A clue to the presence of these risks is afforded by the fact that the National Forest Service, in order to accommodate the pipeline, lowered its standards for water quality, scenic impacts, and destruction of canopy within the Jefferson National Forest.

Also to be taken into account are the safety risks posed by leaks and explosions from the pipeline. Living in one of the counties affected by the pipeline I drive frequently through small towns with designated “explosion risk zones” cutting right through them.

Economic gains are of course touted by supporters of the pipeline (including the corporate Democrat governor of Virginia, now in deep trouble over another issue involving a racist past), such as more jobs, enhanced tax revenues, and increased local spending.

To be fair, there have already been gains from tax revenues, but the other supposed gains have yet to transpire.

At the same time, the viable economies of small towns are already being threatened in a serious way, not least because property values in places adjacent to the pipeline are falling, in some cases precipitously, especially those right next to an ““explosion risk zone”.

Communities established over the course of a couple of centuries or more are being destroyed, in the name of “gains” that in the main are merely projected.

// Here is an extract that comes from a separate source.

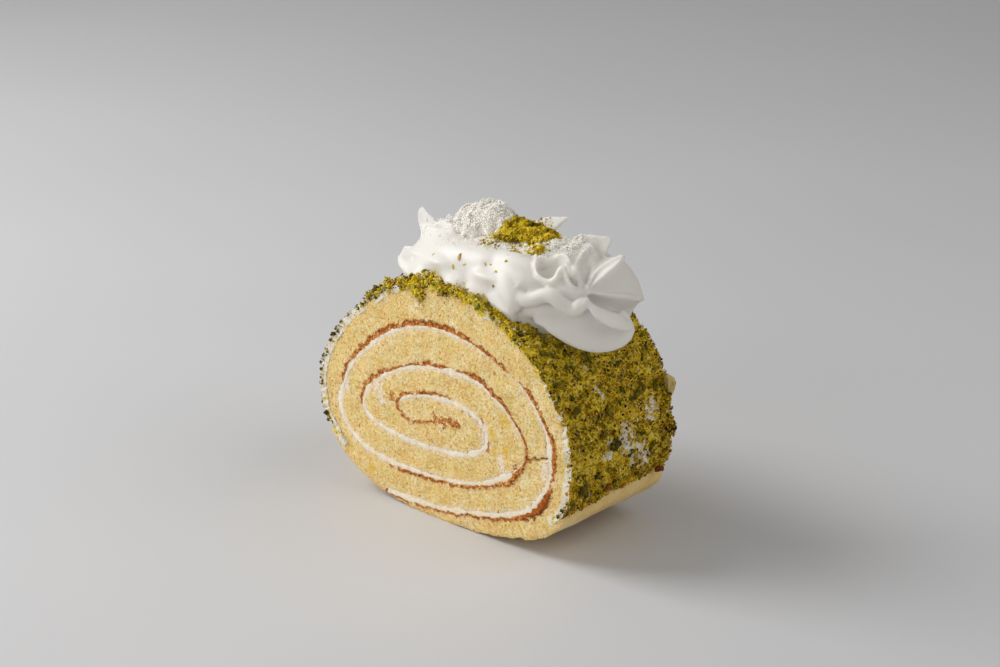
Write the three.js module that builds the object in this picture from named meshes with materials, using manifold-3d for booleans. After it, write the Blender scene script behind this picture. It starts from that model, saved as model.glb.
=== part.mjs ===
// A thick slice of swiss roll cake, lying on its side with its cut faces to the front and the back.
// A sponge sheet is rolled up round a thin spread of cream, coated outside with cream and crushed
// pistachio, and topped with whipped cream piped through a star nozzle.
//
// Units are millimetres. +X runs across the cut face, +Y along the roll's own axis, away from the
// front cut face, and +Z is up. The origin is on the flat underside, under the roll's heart.

import * as THREE from "three";
import { ImprovedNoise } from "three/addons/math/ImprovedNoise.js";
import { mergeVertices } from "three/addons/utils/BufferGeometryUtils.js";
import Module from "manifold-3d";

const wasm = await Module();
wasm.setup();

// ---------------------------------------------------------------- driving dimensions

// The slice.
const sliceLength = 48;
const gap = 0.3; // between neighbouring pieces
const cutFaceSwell = 0.5; // how far a cut face bulges at the middle
const cutFaceDrag = 0.3; // and how uneven it is
const cutFaceHump = 11;
const heartHeight = 38;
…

The pipeline, whose lifetime is entirely contingent on the vagaries of the fracking industry, will almost certainly become surplus to requirements many decades fewer than it took to fashion these long-established functional communities.

And nothing has been said so far of the costs incurred by any despoliation of the region’s ecosystem.

These communities are being ridden-over roughshod by a something chronic in the US today, namely, government of the corporations, by the corporations (admittedly by surrogacy), and for the corporations.

This corporatocracy privatizes profit and “socializes” risk, so there is thus no other word for it: in the land of the free, the American people, in this case the citizens of Virginia and West Virginia, are in essence being told to go f— themselves.